» Written instruction: Give back the whole listing exactly as shown.

» Available data:

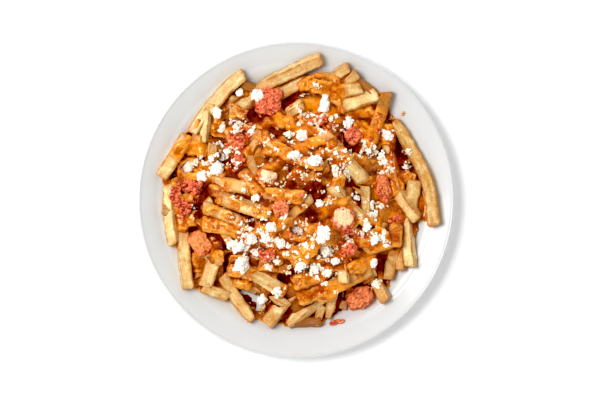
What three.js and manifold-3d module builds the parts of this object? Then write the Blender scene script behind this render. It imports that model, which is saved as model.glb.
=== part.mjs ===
// Butter chicken poutine on a round white plate: a heap of thick-cut fries under orange curry
// sauce, with red chicken chunks and crumbled white cheese. Millimetres, +Z up, the origin under
// the middle of the plate's foot ring, +Y away from the diner.
import * as THREE from 'three';
import { mergeVertices } from 'three/addons/utils/BufferGeometryUtils.js';
import Module from 'manifold-3d';

const wasm = await Module();
wasm.setup();

// Plate: a pressed porcelain plate with a broad well and a narrow rim.
const PLATE_RADIUS = 135;
const WELL_RADIUS = 98;
const RIM_RADIUS = 118;
const UNDERSIDE_BEND_RADIUS = 120;
const WELL_HEIGHT = 6;
const RIM_HEIGHT = 13;
const LIP_HEIGHT = 20;
const WALL = 4;
const FOOT_OUTER_RADIUS = 82;
const FOOT_WIDTH = 6;
const FOOT_HEIGHT = 2.5;
const FOOT_SLANT = 2;
const WALL_BENDS = [0, 98, 103, 108, 113, 118, 131];
const LIP_TURNS = [70, 0, -70];
const PLATE_SIDES = 64;

// Heap: fries about 10 mm thick on a low mound of fries and sauce.
const FRY_THICKNESS = 10;
const CORE_RADIUS = 92;
const CORE_HEIGHT = 22;
const CORE_FULLNESS = 0.7;
const CORE_EDGE = 1;
const CORE_STEPS = 4;
const CORE_SIDES = 28;
const SAUCE_FILM = 1;
const SOFT_SINK = 3;
const STEEPEST_LEAN = Math.tan(THREE.MathUtils.degToRad(24));
const LIMPNESS = 0.5;
const RIDE_UP = 0.3;
const BEND_WINDOW = 6;
const STRAIGHT_FRY_SPANS = 2;
const CURVED_FRY_SPANS = 4;
const FRY_END_SIZE = 0.86;

// Faces that lie flat within these distances are joined, before and after the pieces are cut.
const HEAP_TOLERANCE = 1;
const CUT_TOLERANCE = 0.1;

// Pieces that touch keep this much air between them.
const GAP = 0.3;

// A grid of heights over the plate, on which each piece is laid in turn.
const CELL = 2;
const REACH = 140;
const SIDE = (2 * REACH) / CELL + 1;

// Repeatable random numbers from 0 to 1.
function seededRandom(seed) {
  let state = seed;
  return () => {
    state = (state + 0x6d2b79f5) | 0;
    let t = Math.imul(state ^ (state >>> 15), 1 | state);
    t = (t + Math.imul(t ^ (t >>> 7), 61 | t)) ^ t;
    return ((t ^ (t >>> 14)) >>> 0) / 4294967296;
  };
}

// A fry is [layer, width, the stretch of it under sauce, points that it lies along]. Layer 0 lies
// on the plate and layer 4 on top. The stretch is given in shares of the fry's length.
const BARE = [0, 0];
const COATED = [0, 1];

const UPPER_LEFT_FRIES = [
  [2, 11, BARE, [[-44, 106], [-58, 95], [-75, 75]]],
  [1, 10, BARE, [[-71, 83], [-89, 57]]],
  [2, 8, BARE, [[-75, 77], [-79, 49]]],
  [1, 12, [0, 0.55], [[-92, 55], [-115, 19]]],
  [1, 9, COATED, [[-84, 53], [-89, 34]]],
  [2, 8, [0.3, 1], [[-71, 48], [-72, 22]]],
  [2, 11, [0.5, 1], [[-53, 89], [-60, 68]]],
  [3, 13, BARE, [[-32, 94], [-51, 73]]],
  [1, 8, BARE, [[-46, 99], [-20, 90]]],
  [2, 10, COATED, [[-57, 74], [-36, 71]]],
];

const LEFT_FRIES = [
  [0, 8, BARE, [[-108, 14], [-109, -10], [-106, -39]]],
  [1, 9, BARE, [[-114, -8], [-90, -16]]],
  [1, 9, COATED, [[-99, -10], [-95, -34]]],
  [1, 10, BARE, [[-96, -31], [-94, -53], [-91, -76]]],
  [3, 12, COATED, [[-94, -21], [-76, -23], [-51, -26]]],
  [3, 11, [0, 0.25], [[-79, -6], [-39, -22]]],
  [3, 12, [0, 0.45], [[-72, 16], [-32, 9]]],
  [3, 13, [0, 0.4], [[-67, 3], [-22, -12]]],
];

const LOWER_LEFT_FRIES = [
  [2, 14, COATED, [[-88, -51], [-62, -49]]],
  [1, 8, COATED, [[-84, -40], [-83, -66]]],
  [1, 13, BARE, [[-66, -42], [-78, -74]]],
  [0, 10, BARE, [[-80, -75], [-57, -83]]],
  [1, 11, BARE, [[-63, -64], [-52, -83], [-37, -103]]],
  [2, 9, [0, 0.6], [[-53, -69], [-29, -78], [-5, -90]]],
  [3, 12, COATED, [[-58, -58], [-35, -61], [-9, -79]]],
  [2, 10, COATED, [[-32, -55], [-2, -58]]],
];

const LOWER_FRIES = [
  [1, 7, BARE, [[-10, -72], [-30, -95]]],
  [1, 13, BARE, [[2, -74], [-25, -106]]],
  [1, 12, BARE, [[32, -74], [-7, -107]]],
  [0, 8, BARE, [[-8, -105], [22, -104]]],
  [0, 8, BARE, [[28, -68], [17, -107]]],
  [1, 9, BARE, [[34, -66], [27, -101]]],
  [0, 9, BARE, [[44, -62], [39, -93]]],
  [1, 11, BARE, [[58, -50], [77, -86]]],
];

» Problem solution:
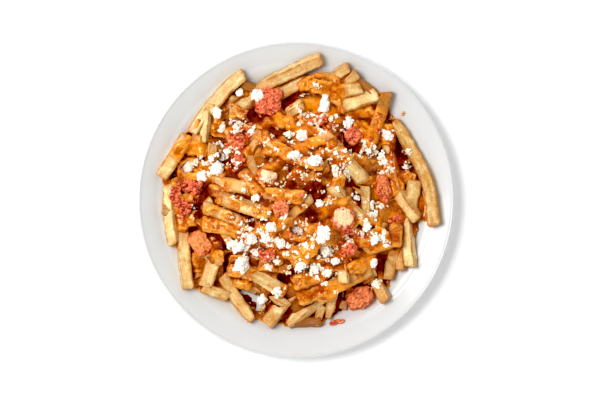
What three.js and manifold-3d module builds the parts of this object? Then write the Blender scene script behind this render. It imports that model, which is saved as model.glb.
=== part.mjs ===
// Butter chicken poutine on a round white plate: a heap of thick-cut fries under orange curry
// sauce, with red chicken chunks and crumbled white cheese. Millimetres, +Z up, the origin under
// the middle of the plate's foot ring, +Y away from the diner.
import * as THREE from 'three';
import { mergeVertices } from 'three/addons/utils/BufferGeometryUtils.js';
import Module from 'manifold-3d';

const wasm = await Module();
wasm.setup();

// Plate: a pressed porcelain plate with a broad well and a narrow rim.
const PLATE_RADIUS = 135;
const WELL_RADIUS = 98;
const RIM_RADIUS = 118;
const UNDERSIDE_BEND_RADIUS = 120;
const WELL_HEIGHT = 6;
const RIM_HEIGHT = 13;
const LIP_HEIGHT = 20;
const WALL = 4;
const FOOT_OUTER_RADIUS = 82;
const FOOT_WIDTH = 6;
const FOOT_HEIGHT = 2.5;
const FOOT_SLANT = 2;
const WALL_BENDS = [0, 98, 103, 108, 113, 118, 131];
const LIP_TURNS = [70, 0, -70];
const PLATE_SIDES = 64;

// Heap: fries about 10 mm thick on a low mound of fries and sauce.
const FRY_THICKNESS = 10;
const CORE_RADIUS = 92;
const CORE_HEIGHT = 22;
const CORE_FULLNESS = 0.7;
const CORE_EDGE = 1;
const CORE_STEPS = 4;
const CORE_SIDES = 28;
const SAUCE_FILM = 1;
const SOFT_SINK = 3;
const STEEPEST_LEAN = Math.tan(THREE.MathUtils.degToRad(24));
const LIMPNESS = 0.5;
const RIDE_UP = 0.3;
const BEND_WINDOW = 6;
const STRAIGHT_FRY_SPANS = 2;
const CURVED_FRY_SPANS = 4;
const FRY_END_SIZE = 0.86;

// Faces that lie flat within these distances are joined, before and after the pieces are cut.
const HEAP_TOLERANCE = 1;
const CUT_TOLERANCE = 0.1;

// Pieces that touch keep this much air between them.
const GAP = 0.3;

// A grid of heights over the plate, on which each piece is laid in turn.
const CELL = 2;
const REACH = 140;
const SIDE = (2 * REACH) / CELL + 1;

// Repeatable random numbers from 0 to 1.
function seededRandom(seed) {
  let state = seed;
  return () => {
    state = (state + 0x6d2b79f5) | 0;
    let t = Math.imul(state ^ (state >>> 15), 1 | state);
    t = (t + Math.imul(t ^ (t >>> 7), 61 | t)) ^ t;
    return ((t ^ (t >>> 14)) >>> 0) / 4294967296;
  };
}

// A fry is [layer, width, the stretch of it under sauce, points that it lies along]. Layer 0 lies
// on the plate and layer 4 on top. The stretch is given in shares of the fry's length.
const BARE = [0, 0];
const COATED = [0, 1];

const UPPER_LEFT_FRIES = [
  [2, 11, BARE, [[-44, 106], [-58, 95], [-75, 75]]],
  [1, 10, BARE, [[-71, 83], [-89, 57]]],
  [2, 8, BARE, [[-75, 77], [-79, 49]]],
  [1, 12, [0, 0.55], [[-92, 55], [-115, 19]]],
  [1, 9, COATED, [[-84, 53], [-89, 34]]],
  [2, 8, [0.3, 1], [[-71, 48], [-72, 22]]],
  [2, 11, [0.5, 1], [[-53, 89], [-60, 68]]],
  [3, 13, BARE, [[-32, 94], [-51, 73]]],
  [1, 8, BARE, [[-46, 99], [-20, 90]]],
  [2, 10, COATED, [[-57, 74], [-36, 71]]],
];

const LEFT_FRIES = [
  [0, 8, BARE, [[-108, 14], [-109, -10], [-106, -39]]],
  [1, 9, BARE, [[-114, -8], [-90, -16]]],
  [1, 9, COATED, [[-99, -10], [-95, -34]]],
  [1, 10, BARE, [[-96, -31], [-94, -53], [-91, -76]]],
  [3, 12, COATED, [[-94, -21], [-76, -23], [-51, -26]]],
  [3, 11, [0, 0.25], [[-79, -6], [-39, -22]]],
  [3, 12, [0, 0.45], [[-72, 16], [-32, 9]]],
  [3, 13, [0, 0.4], [[-67, 3], [-22, -12]]],
];

const LOWER_LEFT_FRIES = [
  [2, 14, COATED, [[-88, -51], [-62, -49]]],
  [1, 8, COATED, [[-84, -40], [-83, -66]]],
  [1, 13, BARE, [[-66, -42], [-78, -74]]],
  [0, 10, BARE, [[-80, -75], [-57, -83]]],
  [1, 11, BARE, [[-63, -64], [-52, -83], [-37, -103]]],
  [2, 9, [0, 0.6], [[-53, -69], [-29, -78], [-5, -90]]],
  [3, 12, COATED, [[-58, -58], [-35, -61], [-9, -79]]],
  [2, 10, COATED, [[-32, -55], [-2, -58]]],
];

const LOWER_FRIES = [
  [1, 7, BARE, [[-10, -72], [-30, -95]]],
  [1, 13, BARE, [[2, -74], [-25, -106]]],
  [1, 12, BARE, [[32, -74], [-7, -107]]],
  [0, 8, BARE, [[-8, -105], [22, -104]]],
  [0, 8, BARE, [[28, -68], [17, -107]]],
  [1, 9, BARE, [[34, -66], [27, -101]]],
  [0, 9, BARE, [[44, -62], [39, -93]]],
  [1, 11, BARE, [[58, -50], [77, -86]]],
];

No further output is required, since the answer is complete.